### AIM
An exact copy of every record is needed.
>> begin
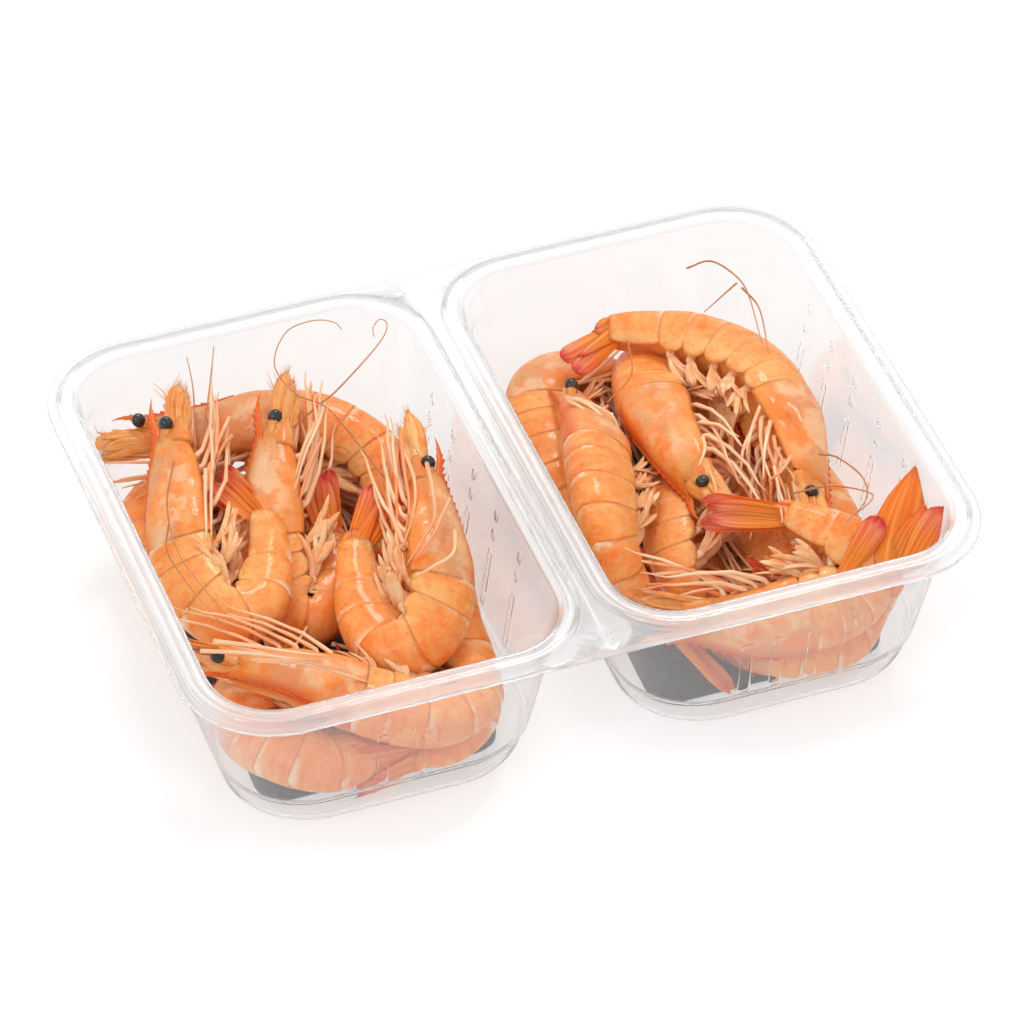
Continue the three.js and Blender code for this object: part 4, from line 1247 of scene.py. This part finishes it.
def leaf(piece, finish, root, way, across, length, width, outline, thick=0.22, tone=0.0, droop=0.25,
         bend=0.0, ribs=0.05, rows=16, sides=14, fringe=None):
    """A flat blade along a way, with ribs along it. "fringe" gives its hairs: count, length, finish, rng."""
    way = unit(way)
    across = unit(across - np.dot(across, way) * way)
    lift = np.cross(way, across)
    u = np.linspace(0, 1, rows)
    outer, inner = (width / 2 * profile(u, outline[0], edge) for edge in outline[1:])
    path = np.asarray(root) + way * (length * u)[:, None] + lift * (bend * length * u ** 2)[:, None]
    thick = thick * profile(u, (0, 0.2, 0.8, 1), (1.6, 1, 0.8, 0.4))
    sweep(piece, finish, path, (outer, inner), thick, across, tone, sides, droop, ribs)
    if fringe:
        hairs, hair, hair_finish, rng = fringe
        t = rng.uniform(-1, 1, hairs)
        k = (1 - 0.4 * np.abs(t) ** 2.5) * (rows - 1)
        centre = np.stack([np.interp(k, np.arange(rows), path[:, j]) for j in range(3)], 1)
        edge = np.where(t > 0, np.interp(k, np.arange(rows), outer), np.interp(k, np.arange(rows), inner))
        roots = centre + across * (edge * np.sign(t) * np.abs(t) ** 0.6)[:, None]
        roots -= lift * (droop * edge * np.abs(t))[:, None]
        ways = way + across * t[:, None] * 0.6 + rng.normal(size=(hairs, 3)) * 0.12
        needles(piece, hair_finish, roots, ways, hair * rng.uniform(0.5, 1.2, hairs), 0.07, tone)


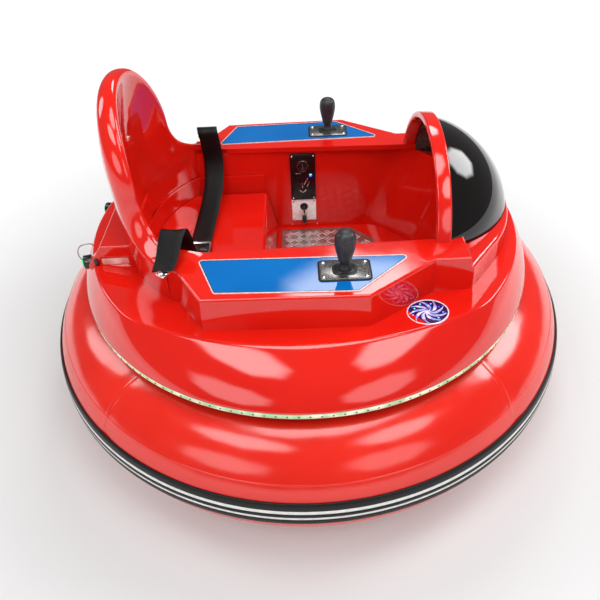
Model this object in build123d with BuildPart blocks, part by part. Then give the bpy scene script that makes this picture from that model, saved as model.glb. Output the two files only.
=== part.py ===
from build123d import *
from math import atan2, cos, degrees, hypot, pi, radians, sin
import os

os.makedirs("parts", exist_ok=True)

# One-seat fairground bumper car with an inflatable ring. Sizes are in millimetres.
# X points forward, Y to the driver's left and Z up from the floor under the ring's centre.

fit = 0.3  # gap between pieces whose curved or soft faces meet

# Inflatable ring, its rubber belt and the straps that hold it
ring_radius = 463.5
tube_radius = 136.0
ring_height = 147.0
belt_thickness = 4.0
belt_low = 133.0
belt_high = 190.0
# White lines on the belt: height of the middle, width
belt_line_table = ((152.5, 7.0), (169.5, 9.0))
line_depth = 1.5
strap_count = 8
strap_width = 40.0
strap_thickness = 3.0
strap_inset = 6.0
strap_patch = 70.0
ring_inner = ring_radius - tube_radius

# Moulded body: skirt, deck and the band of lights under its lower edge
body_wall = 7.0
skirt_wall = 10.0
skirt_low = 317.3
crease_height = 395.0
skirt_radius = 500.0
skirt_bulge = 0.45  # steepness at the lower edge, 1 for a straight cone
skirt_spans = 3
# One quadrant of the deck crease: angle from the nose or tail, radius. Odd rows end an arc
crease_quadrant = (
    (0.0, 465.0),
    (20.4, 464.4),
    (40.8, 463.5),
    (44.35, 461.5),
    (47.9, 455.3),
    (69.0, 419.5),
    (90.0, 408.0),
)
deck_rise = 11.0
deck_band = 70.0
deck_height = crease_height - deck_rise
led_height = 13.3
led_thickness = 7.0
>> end
### OUTPUT OF THE EXERCISE
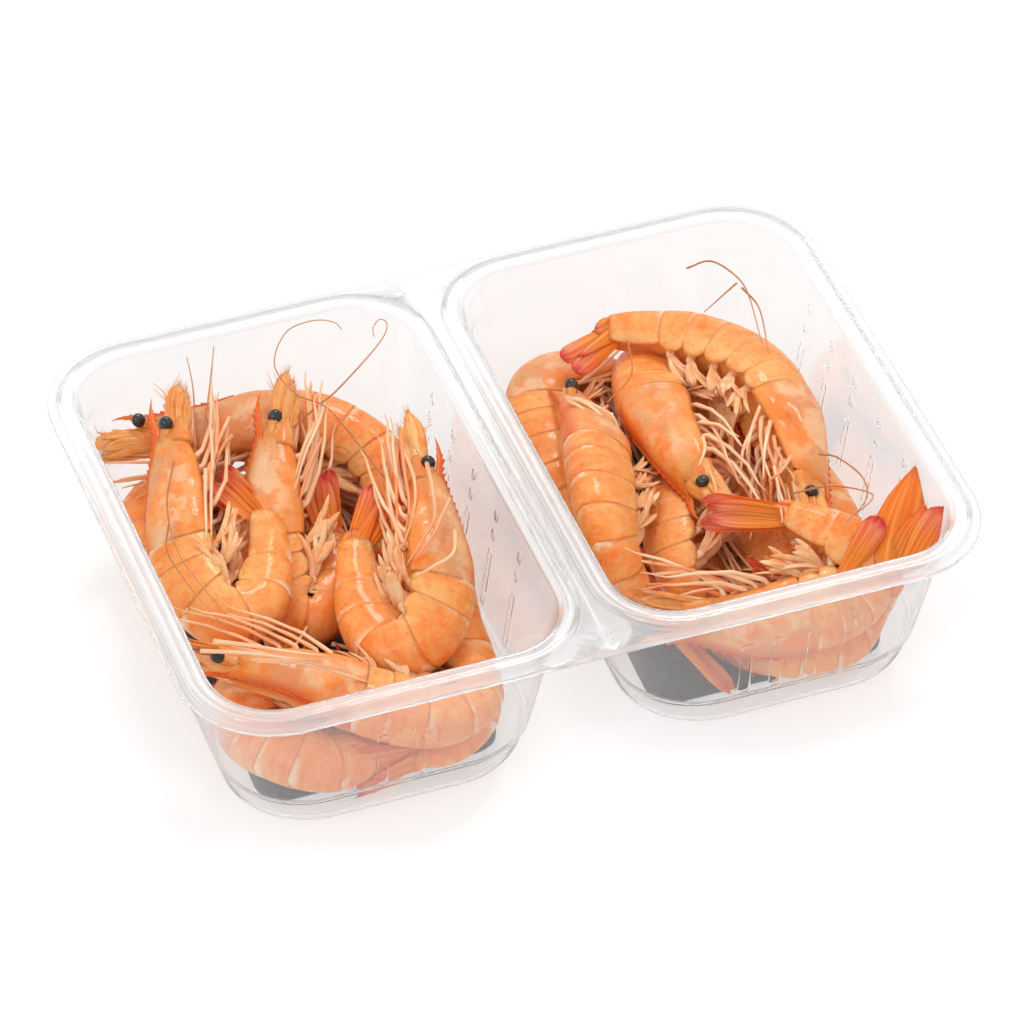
Continue the three.js and Blender code for this object: part 4, from line 1247 of scene.py. This part finishes it.
def leaf(piece, finish, root, way, across, length, width, outline, thick=0.22, tone=0.0, droop=0.25,
         bend=0.0, ribs=0.05, rows=16, sides=14, fringe=None):
    """A flat blade along a way, with ribs along it. "fringe" gives its hairs: count, length, finish, rng."""
    way = unit(way)
    across = unit(across - np.dot(across, way) * way)
    lift = np.cross(way, across)
    u = np.linspace(0, 1, rows)
    outer, inner = (width / 2 * profile(u, outline[0], edge) for edge in outline[1:])
    path = np.asarray(root) + way * (length * u)[:, None] + lift * (bend * length * u ** 2)[:, None]
    thick = thick * profile(u, (0, 0.2, 0.8, 1), (1.6, 1, 0.8, 0.4))
    sweep(piece, finish, path, (outer, inner), thick, across, tone, sides, droop, ribs)
    if fringe:
        hairs, hair, hair_finish, rng = fringe
        t = rng.uniform(-1, 1, hairs)
        k = (1 - 0.4 * np.abs(t) ** 2.5) * (rows - 1)
        centre = np.stack([np.interp(k, np.arange(rows), path[:, j]) for j in range(3)], 1)
        edge = np.where(t > 0, np.interp(k, np.arange(rows), outer), np.interp(k, np.arange(rows), inner))
        roots = centre + across * (edge * np.sign(t) * np.abs(t) ** 0.6)[:, None]
        roots -= lift * (droop * edge * np.abs(t))[:, None]
        ways = way + across * t[:, None] * 0.6 + rng.normal(size=(hairs, 3)) * 0.12
        needles(piece, hair_finish, roots, ways, hair * rng.uniform(0.5, 1.2, hairs), 0.07, tone)


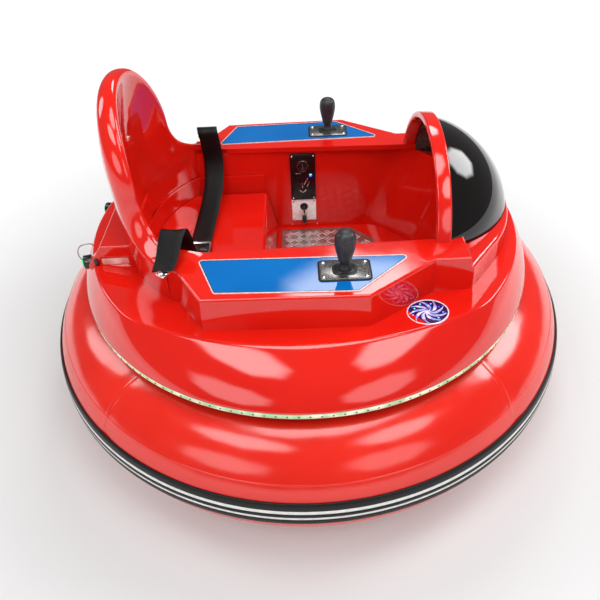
Model this object in build123d with BuildPart blocks, part by part. Then give the bpy scene script that makes this picture from that model, saved as model.glb. Output the two files only.
=== part.py ===
from build123d import *
from math import atan2, cos, degrees, hypot, pi, radians, sin
import os

os.makedirs("parts", exist_ok=True)

# One-seat fairground bumper car with an inflatable ring. Sizes are in millimetres.
# X points forward, Y to the driver's left and Z up from the floor under the ring's centre.

fit = 0.3  # gap between pieces whose curved or soft faces meet

# Inflatable ring, its rubber belt and the straps that hold it
ring_radius = 463.5
tube_radius = 136.0
ring_height = 147.0
belt_thickness = 4.0
belt_low = 133.0
belt_high = 190.0
# White lines on the belt: height of the middle, width
belt_line_table = ((152.5, 7.0), (169.5, 9.0))
line_depth = 1.5
strap_count = 8
strap_width = 40.0
strap_thickness = 3.0
strap_inset = 6.0
strap_patch = 70.0
ring_inner = ring_radius - tube_radius

# Moulded body: skirt, deck and the band of lights under its lower edge
body_wall = 7.0
skirt_wall = 10.0
skirt_low = 317.3
crease_height = 395.0
skirt_radius = 500.0
skirt_bulge = 0.45  # steepness at the lower edge, 1 for a straight cone
skirt_spans = 3
# One quadrant of the deck crease: angle from the nose or tail, radius. Odd rows end an arc
crease_quadrant = (
    (0.0, 465.0),
    (20.4, 464.4),
    (40.8, 463.5),
    (44.35, 461.5),
    (47.9, 455.3),
    (69.0, 419.5),
    (90.0, 408.0),
)
deck_rise = 11.0
deck_band = 70.0
deck_height = crease_height - deck_rise
led_height = 13.3
led_thickness = 7.0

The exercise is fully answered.